*What you need to do*.
Report the count of lines holding "that" in the records, with no other words.

*Data supplied*.
::::::::::

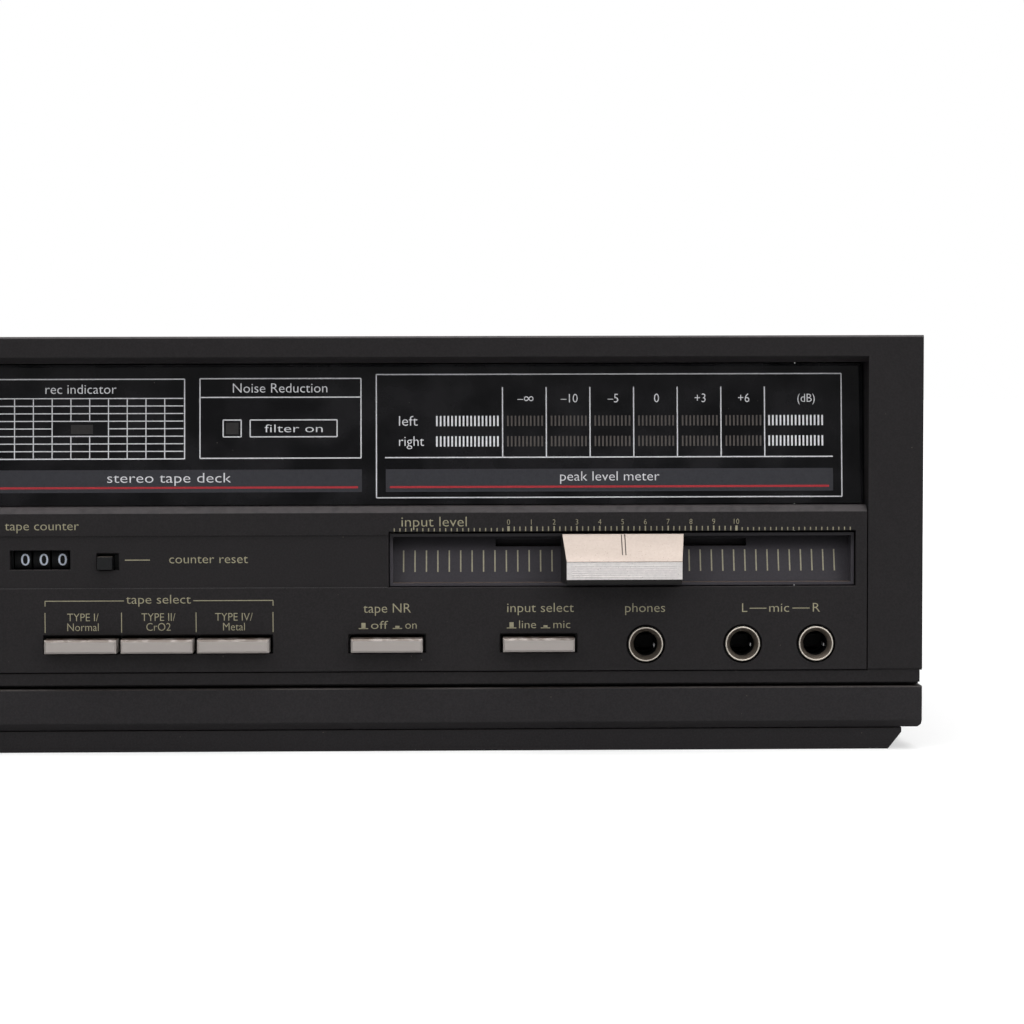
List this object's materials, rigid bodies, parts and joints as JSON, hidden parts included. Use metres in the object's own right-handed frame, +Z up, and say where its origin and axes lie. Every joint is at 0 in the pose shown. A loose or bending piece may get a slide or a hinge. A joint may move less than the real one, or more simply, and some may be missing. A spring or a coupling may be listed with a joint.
{
  "type": "cassette deck",
  "caption": "Front-loading cassette deck with slide level control, display window, tape counter, push buttons, piano keys and a hinged cassette door.",
  "frame": {"origin": "centre of the outline on the surface that the deck stands on", "axes": "+X to the right seen from the front, +Y towards the rear, +Z up; the front face looks along -Y"},
  "size_m": [0.43, 0.258, 0.1105],
  "materials": {
    "charcoal_moulding": "fine matt grain, near black",
    "window_gloss": "glossy near-black acrylic",
    "lens_smoke": "smoked clear acrylic",
    "champagne_cap": "satin champagne metallised plastic",
    "knob_satin": "satin anodised, warm",
    "nickel": "nickel plate with light wear",
    "steel": "plain steel",
    "black_paint": "fine textured black paint",
    "zinc": "zinc plated steel",
    "circuit_board": "phenolic board",
    "rubber": "black rubber",
    "black_plastic": "black moulded plastic",
    "brass": "turned brass",
    "coil_wrap": "taped copper winding"
  },
  "bodies": {
    "deck": {"front_frame": "charcoal_moulding", "base_sill": "charcoal_moulding", "plinth_bar": "charcoal_moulding", "rear_foot_left": "rubber", "rear_foot_right": "rubber", "bottom_chassis": "zinc", "main_board": "circuit_board", "top_cover": "black_paint", "rear_panel": "black_paint", "rca_block": "black_plastic", "mains_gland": "rubber", "control_panel": "charcoal_moulding", "display_window": "window_gloss", "display_board": "circuit_board", "slider_tray": "window_gloss", "slide_pot": "steel", "tape_switch": "black_plastic", "noise_switch": "black_plastic", "input_switch": "black_plastic", "power_switch": "black_plastic", "counter_body": "black_plastic", "phones_jack": "nickel", "mic_jack_left": "nickel", "mic_jack_right": "nickel", "transport_panel": "charcoal_moulding", "key_shaft": "steel", "mech_plate": "steel", "drive_motor": "zinc", "drive_belt": "rubber", "transformer_core": "steel", "transformer_coil": "coil_wrap"},
    "door": {"cassette_door": "charcoal_moulding", "door_window": "lens_smoke", "cassette_holder": "charcoal_moulding"},
    "level_slider": {"slider_knob": "knob_satin"},
    "head_slide": {"head_plate": "zinc", "record_play_head": "nickel", "erase_head": "nickel"},
    "pinch_arm": {"pinch_arm": "steel"},
    "pinch_roller": {"pinch_roller": "rubber"},
    "supply_spindle": {"supply_spindle": "black_plastic"},
    "take_up_spindle": {"take_up_spindle": "black_plastic"},
    "flywheel": {"capstan_flywheel": "brass"},
    "motor_pulley": {"motor_pulley": "brass"},
    "reset_button": {"reset_button": "charcoal_moulding"},
    "power_button": {"power_button": "champagne_cap"},
    "tape_key_1": {"tape_key_1": "champagne_cap"},
    "tape_key_2": {"tape_key_2": "champagne_cap"},
    "tape_key_3": {"tape_key_3": "champagne_cap"},
    "noise_key": {"noise_key": "champagne_cap"},
    "input_key": {"input_key": "champagne_cap"},
    "counter_wheel_1": {"counter_wheel_1": "black_plastic"},
    "counter_wheel_2": {"counter_wheel_2": "black_plastic"},
    "counter_wheel_3": {"counter_wheel_3": "black_plastic"},
    "record_key": {"record_key": "champagne_cap"},
    "rewind_key": {"rewind_key": "champagne_cap"},
    "play_key": {"play_key": "champagne_cap"},
    "forward_key": {"forward_key": "champagne_cap"},
    "stop_key": {"stop_key": "champagne_cap"},
    "pause_key": {"pause_key": "champagne_cap"}
  },
  "joints": [
    {"name": "door_hinge", "type": "hinge", "parent": "deck", "child": "door", "pos_m": [-0.10795, -0.117, 0.0399], "axis": [1, 0, 0], "range_deg": [0, 32]},
    {"name": "level_slide", "type": "slide", "parent": "deck", "child": "level_slider", "axis": [1, 0, 0], "range_m": [-0.03, 0.03]},
    {"name": "record_key_press", "type": "hinge", "parent": "deck", "child": "record_key", "pos_m": [-0.10795, -0.103, 0.0252], "axis": [1, 0, 0], "range_deg": [0, 9], "stiffness_Nm_per_rad": 0.05, "springref_deg": -5.73},
    {"name": "rewind_key_press", "type": "hinge", "parent": "deck", "child": "rewind_key", "pos_m": [-0.10795, -0.103, 0.0252], "axis": [1, 0, 0], "range_deg": [0, 9], "stiffness_Nm_per_rad": 0.05, "springref_deg": -5.73},
    {"name": "play_key_press", "type": "hinge", "parent": "deck", "child": "play_key", "pos_m": [-0.10795, -0.103, 0.0252], "axis": [1, 0, 0], "range_deg": [0, 9], "stiffness_Nm_per_rad": 0.05, "springref_deg": -5.73},
    {"name": "forward_key_press", "type": "hinge", "parent": "deck", "child": "forward_key", "pos_m": [-0.10795, -0.103, 0.0252], "axis": [1, 0, 0], "range_deg": [0, 9], "stiffness_Nm_per_rad": 0.05, "springref_deg": -5.73},
    {"name": "stop_key_press", "type": "hinge", "parent": "deck", "child": "stop_key", "pos_m": [-0.10795, -0.103, 0.0252], "axis": [1, 0, 0], "range_deg": [0, 9], "stiffness_Nm_per_rad": 0.05, "springref_deg": -5.73},
    {"name": "pause_key_press", "type": "hinge", "parent": "deck", "child": "pause_key", "pos_m": [-0.10795, -0.103, 0.0252], "axis": [1, 0, 0], "range_deg": [0, 9], "stiffness_Nm_per_rad": 0.05, "springref_deg": -5.73},
    {"name": "power_button_push", "type": "slide", "parent": "deck", "child": "power_button", "axis": [0, 1, 0], "range_m": [0, 0.003], "stiffness_N_per_m": 200, "springref_m": -0.003},
    {"name": "tape_key_1_push", "type": "slide", "parent": "deck", "child": "tape_key_1", "axis": [0, 1, 0], "range_m": [0, 0.003], "stiffness_N_per_m": 200, "springref_m": -0.003},
    {"name": "tape_key_2_push", "type": "slide", "parent": "deck", "child": "tape_key_2", "axis": [0, 1, 0], "range_m": [0, 0.003], "stiffness_N_per_m": 200, "springref_m": -0.003},
    {"name": "tape_key_3_push", "type": "slide", "parent": "deck", "child": "tape_key_3", "axis": [0, 1, 0], "range_m": [0, 0.003], "stiffness_N_per_m": 200, "springref_m": -0.003},
    {"name": "noise_key_push", "type": "slide", "parent": "deck", "child": "noise_key", "axis": [0, 1, 0], "range_m": [0, 0.003], "stiffness_N_per_m": 200, "springref_m": -0.003},
    {"name": "input_key_push", "type": "slide", "parent": "deck", "child": "input_key", "axis": [0, 1, 0], "range_m": [0, 0.003], "stiffness_N_per_m": 200, "springref_m": -0.003},
    {"name": "reset_button_push", "type": "slide", "parent": "deck", "child": "reset_button", "axis": [0, 1, 0], "range_m": [0, 0.002], "stiffness_N_per_m": 200, "springref_m": -0.003},
    {"name": "head_lift", "type": "slide", "parent": "deck", "child": "head_slide", "axis": [0, 0, 1], "range_m": [0, 0.006]},
    {"name": "pinch_swing", "type": "hinge", "parent": "deck", "child": "pinch_arm", "pos_m": [-0.09795, -0.1008, 0.024], "axis": [0, -1, 0], "range_deg": [0, 20]},
    {"name": "pinch_spin", "type": "hinge", "parent": "pinch_arm", "child": "pinch_roller", "pos_m": [-0.07268, -0.111, 0.03055], "axis": [0, -1, 0], "continuous": true},
    {"name": "supply_spin", "type": "hinge", "parent": "deck", "child": "supply_spindle", "pos_m": [-0.1292, -0.1105, 0.0713], "axis": [0, -1, 0], "continuous": true},
    {"name": "take_up_spin", "type": "hinge", "parent": "deck", "child": "take_up_spindle", "pos_m": [-0.0867, -0.1105, 0.0713], "axis": [0, -1, 0], "continuous": true},
    {"name": "capstan_spin", "type": "hinge", "parent": "deck", "child": "flywheel", "pos_m": [-0.07645, -0.112, 0.0458], "axis": [0, -1, 0], "continuous": true},
    {"name": "motor_spin", "type": "hinge", "parent": "deck", "child": "motor_pulley", "pos_m": [-0.13795, -0.0702, 0.05], "axis": [0, -1, 0], "continuous": true},
    {"name": "counter_turn_1", "type": "hinge", "parent": "deck", "child": "counter_wheel_1", "pos_m": [-0.02403, -0.1098, 0.05155], "axis": [1, 0, 0], "continuous": true},
    {"name": "counter_turn_2", "type": "hinge", "parent": "deck", "child": "counter_wheel_2", "pos_m": [-0.0191, -0.1098, 0.05155], "axis": [1, 0, 0], "continuous": true},
    {"name": "counter_turn_3", "type": "hinge", "parent": "deck", "child": "counter_wheel_3", "pos_m": [-0.01417, -0.1098, 0.05155], "axis": [1, 0, 0], "continuous": true}
  ],
  "couplings": [
    {"joint": "head_lift", "follows": "play_key_press", "m_per_rad": 0.038},
    {"joint": "pinch_swing", "follows": "play_key_press", "ratio": 2.22},
    {"joint": "motor_spin", "follows": "capstan_spin", "ratio": 6},
    {"joint": "counter_turn_3", "follows": "take_up_spin", "ratio": 0.1},
    {"joint": "counter_turn_2", "follows": "take_up_spin", "ratio": 0.01},
    {"joint": "counter_turn_1", "follows": "take_up_spin", "ratio": 0.001}
  ]
}
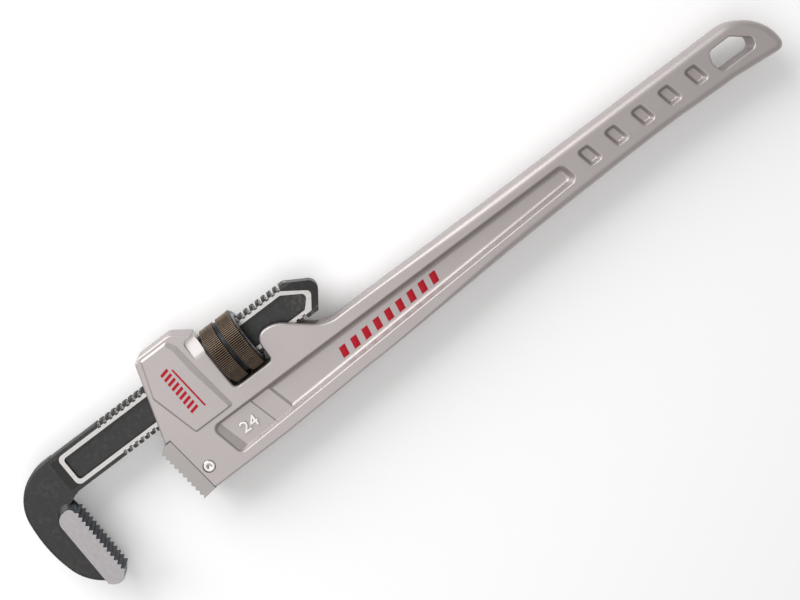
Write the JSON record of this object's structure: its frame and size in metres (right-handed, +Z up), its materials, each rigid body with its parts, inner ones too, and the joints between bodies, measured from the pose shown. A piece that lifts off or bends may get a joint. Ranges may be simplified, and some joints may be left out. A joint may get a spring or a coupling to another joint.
{
  "type": "pipe wrench",
  "caption": "Adjustable pipe wrench with a ribbed alloy handle, a sliding toothed hook jaw on a threaded shank, a knurled adjusting nut and a fixed toothed heel jaw.",
  "frame": {"origin": "on the surface the wrench lies on, under the middle of its outline", "axes": "+X along the handle from the jaws towards the handle's tip, +Y towards the back of the jaws, +Z up through the wrench's thickness"},
  "size_m": [0.6251, 0.1196, 0.045],
  "materials": {
    "cast_alloy": "bead-blasted satin casting",
    "dark_forging": "charcoal satin coating, ground bright on the rim and the head's sides",
    "bronzed_steel": "dark bronze-brown knurled steel",
    "grey_steel": "matte grey machined steel",
    "bright_steel": "bright turned steel",
    "spring_steel": "oiled spring steel"
  },
  "bodies": {
    "handle": {"handle": "cast_alloy", "heel_jaw": "grey_steel", "heel_jaw_pin": "bright_steel", "coil_spring": "spring_steel"},
    "rocker": {"flat_spring": "spring_steel", "spring_rivet": "bright_steel"},
    "hook_jaw": {"hook_jaw": "dark_forging"},
    "nut": {"adjusting_nut": "bronzed_steel"}
  },
  "joints": [
    {"name": "jaw_rock", "type": "hinge", "parent": "handle", "child": "rocker", "pos_m": [-0.1208, 0.025, 0.0225], "axis": [0, 0, 1], "range_deg": [-1.2, 1.2], "stiffness_Nm_per_rad": 40, "deforming": ["coil_spring"]},
    {"name": "jaw_slide", "type": "slide", "parent": "rocker", "child": "hook_jaw", "axis": [1, 0, 0], "range_m": [-0.017, 0.0708]},
    {"name": "nut_spin", "type": "hinge", "parent": "rocker", "child": "nut", "pos_m": [-0.1208, 0.025, 0.0225], "axis": [1, 0, 0], "range_deg": [-1206, 5020]}
  ],
  "couplings": [
    {"joint": "nut_spin", "follows": "jaw_slide", "rad_per_m": 1236.8}
  ]
}
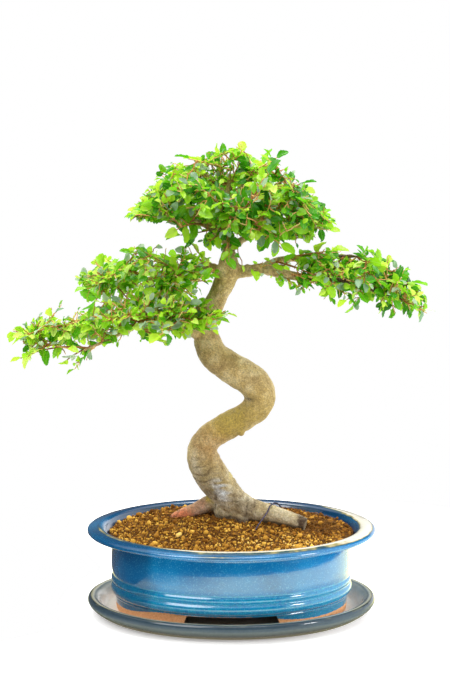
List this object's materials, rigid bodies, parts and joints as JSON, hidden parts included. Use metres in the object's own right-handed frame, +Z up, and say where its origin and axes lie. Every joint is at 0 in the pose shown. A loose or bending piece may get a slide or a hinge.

::::::::::

*Reply to the task*.
2